Satisfaite de l’impact de sa campagne, la FCFA n’a pas encore défini de stratégie pour prolonger ce mouvement d’indignation.

« Ce que les gens pensent restera après le 19 octobre. Les francophones se sont rendus compte qu’ils n’étaient pas seuls. Jusqu’alors, c’était très difficile de les rassembler physiquement dans un endroit du fait de la grandeur du pays. On a eu l’impression que tout à coup, ils étaient tous réunis dans un salon. Je ne sais pas si ce mouvement pourra continuer après l’élection, et ce que nous allons faire pour le prolonger. Nous analyserons dans un premier temps la carte des résultats. Maintenant, notre désir le plus cher, c’est que les francophones aillent voter le 19 octobre », indique Mme Lanthier.
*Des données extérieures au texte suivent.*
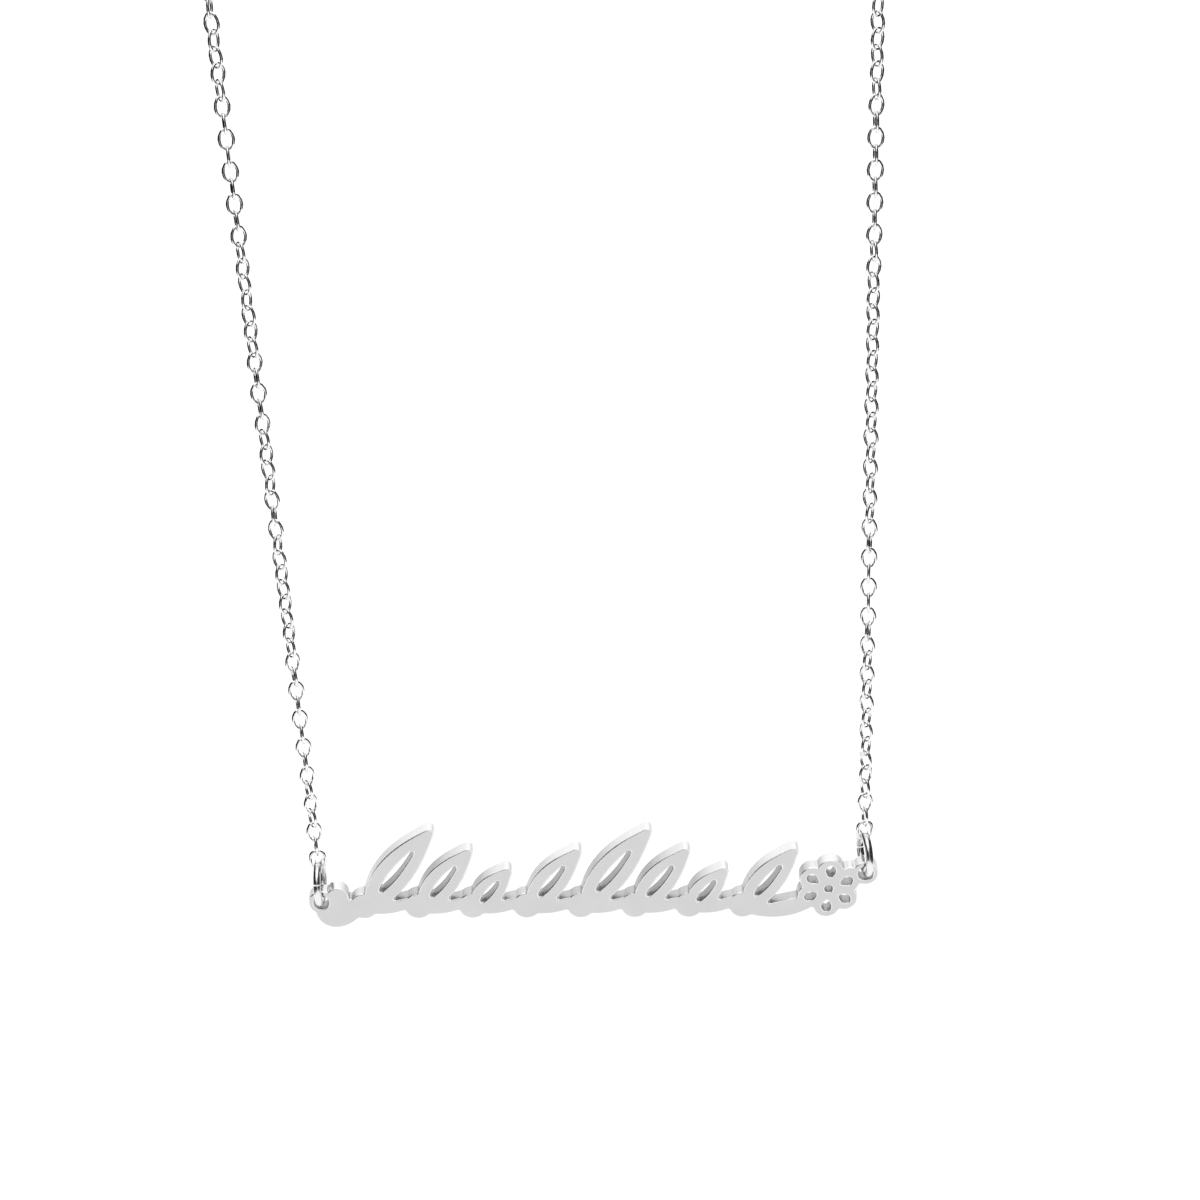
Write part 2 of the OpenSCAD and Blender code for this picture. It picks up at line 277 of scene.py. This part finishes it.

Aussi minoritaire soit-elle, la voix des communautés francophones hors Québec pourrait avoir son importance dans plusieurs circonscriptions, croit Mme Cardinal.

« Dans une élection aussi serrée, chaque vote compte et chaque petit commentaire ou engagement peut faire une différence pour convaincre l’électeur de voter pour un parti plus que pour un autre. C’est d’autant plus vrai que les francophones hors Québec ne sont pas attachés à un seul parti. Les chefs ont donc un intérêt stratégique à s’adresser aux francophones hors Québec, mais ils ont aussi un devoir moral de parler des langues officielles alors qu’on fêtera, en 2017, le 150e anniversaire du Canada. Ils doivent faire preuve de leadership en montrant qu’ils sont capables d’intégrer la question des langues officielles qui est une caractéristique fondamentale de notre pays. En l’esquivant, ils ne se comportent pas comme des chefs d’État ».